It was buggy and still at the lower end of Cherokee marsh when I left. Nearly home, a familiar helicoptering-like flight hovered across the inside of the windshield and landed on the dash. I reached over and it crawled on my finger. A mayfly.

Fly fishing (and fly tying) made me appreciate mayflies but I no longer fly fish much. I still look for mayflies, though, whenever I am near water. Subjectivity being what it is, I think mayflies rank among the most beautiful in the animal kingdom, the graceful curves, the long and elegant tails, the diaphanous wings held like a mainsail raked aft. The association with cold clear water.
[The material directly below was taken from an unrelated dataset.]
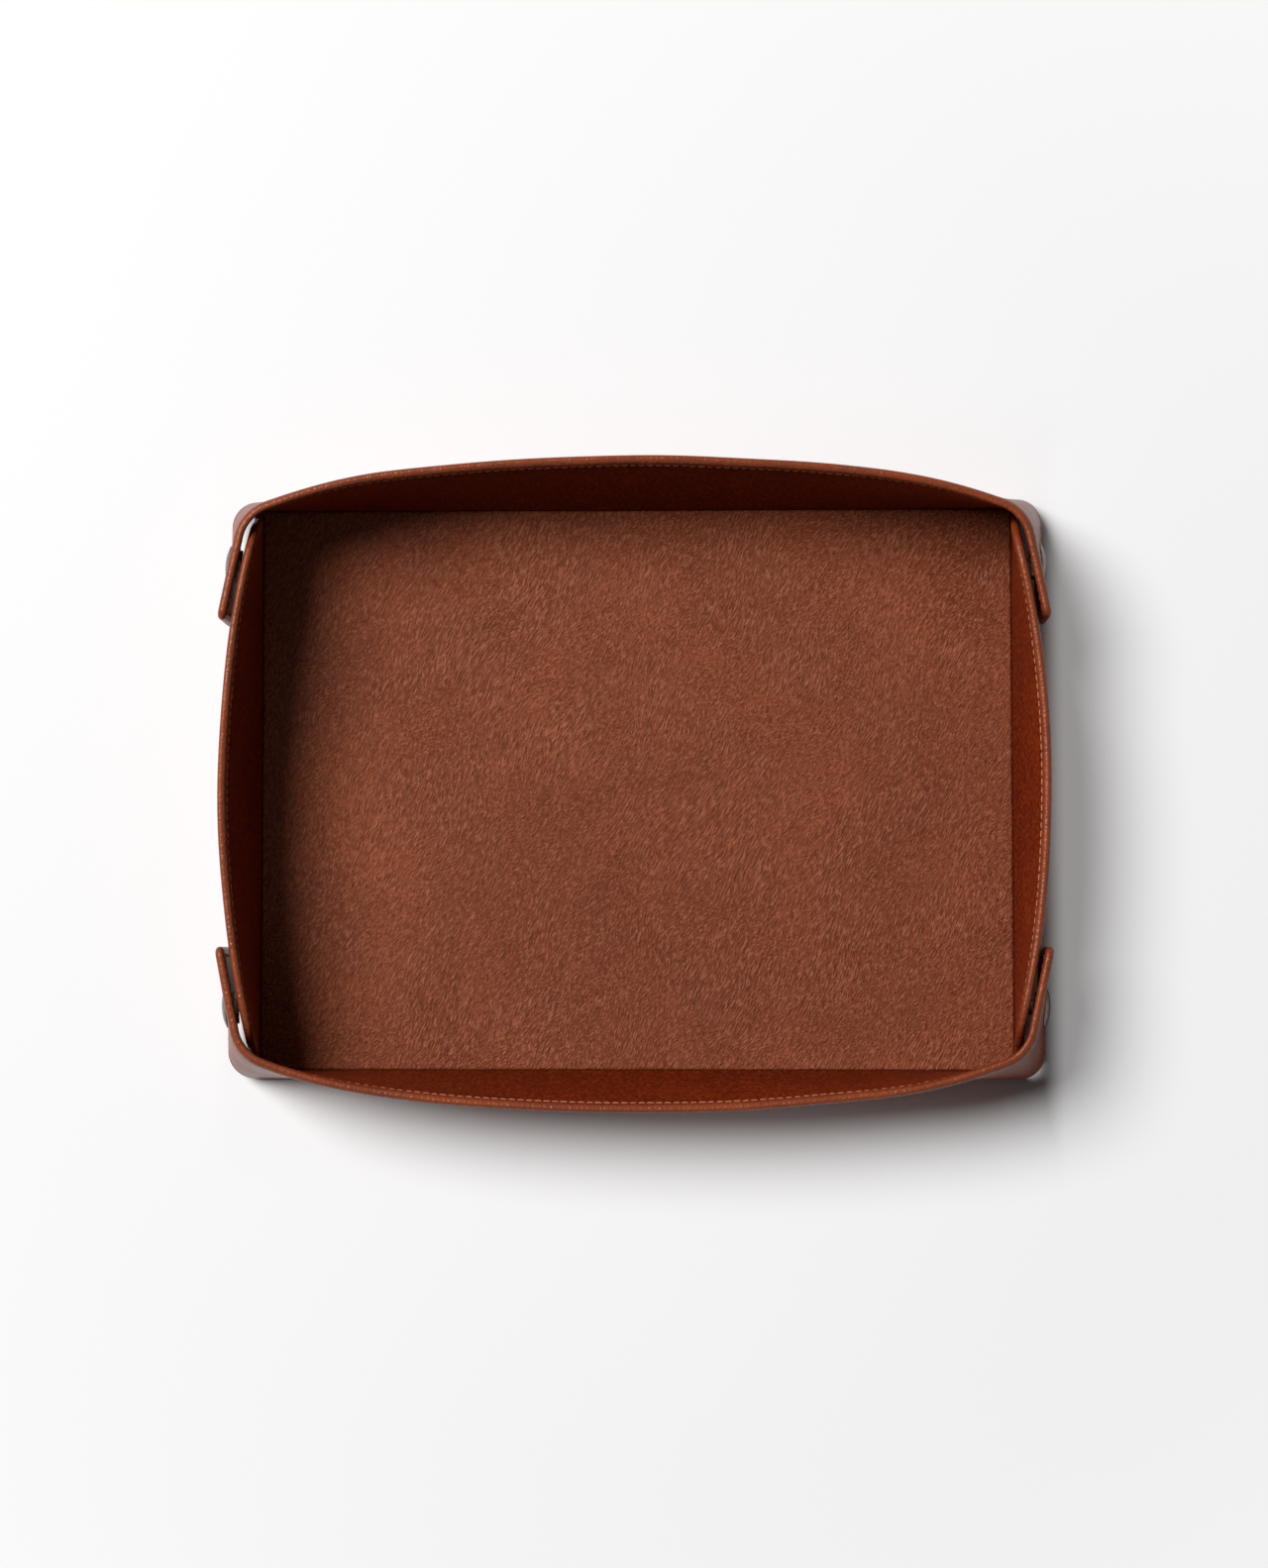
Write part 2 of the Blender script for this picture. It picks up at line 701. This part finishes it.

They are a hundred times older than humanity. Mayflies belong to the ancient insect order Ephemeroptera which shares the root of the word “ephemeral” reflecting the fact that adults only live a day or so during which they dance their ecstasy over the water, mate in midair, and lay their eggs in the constant cool surface film before shuffling off this mortal coil – having distilled the essentials of the animal imperative to perpetuate the species into the space of a single warm summer day. They are so single minded (and single-purposed) that they don’t even have functional mouth parts.

Ancient is not primitive. That is a presumption of the recently evolved. The mayfly adult is evolutionary purpose sharpened to a fine point and hardened in the crucible of deep time. Thousands of species in nearly every clearwater niche are proof.

I diverted over into the school parking lot to take a picture of my stowaway. Calling them “ephemeral” reflects our own biases about time. Indeed, to them we are the ephemera (hat tip to Debra Rienstra for that observation). In the animals we typically think about, including ourselves, we default to a view of young and juvenile stages as transition stages on the way to adulthood where all the important action takes place. But for procreation, mayflies turn this perspective on its head. Mayfly nymphs may live for years as tiny aquatic predators or detritivores in the benthos. Critical nodes in freshwater food webs. For mayflies, the adult is only a brief transition between successive generations of nymphs.

The Boardman River, site of a removed dam

Every summer we take our Au Sable students and visit a reach of the storied Boardman River upstream from Traverse City (where the famous Adams dry fly, a mayfly pattern, was invented and first used). The power line traverses the path of an old earthen dam that choked the river for decades burying it under many feet of silt. A legacy of our addled human-time hubris.

Activists and community heroes raised the financial and political capital to remove the dam. They braved the controversy. They probed the silt to find, and then expose the ancestral channel. They stabilized the banks with root-wads and rocks and contoured the upper banks to more faithfully mimic the old floodplain. They planted native trees along the margins to re-start the transition to a dark and wet riparian forest. They bouldered the reach to facilitate juvenile fish movement.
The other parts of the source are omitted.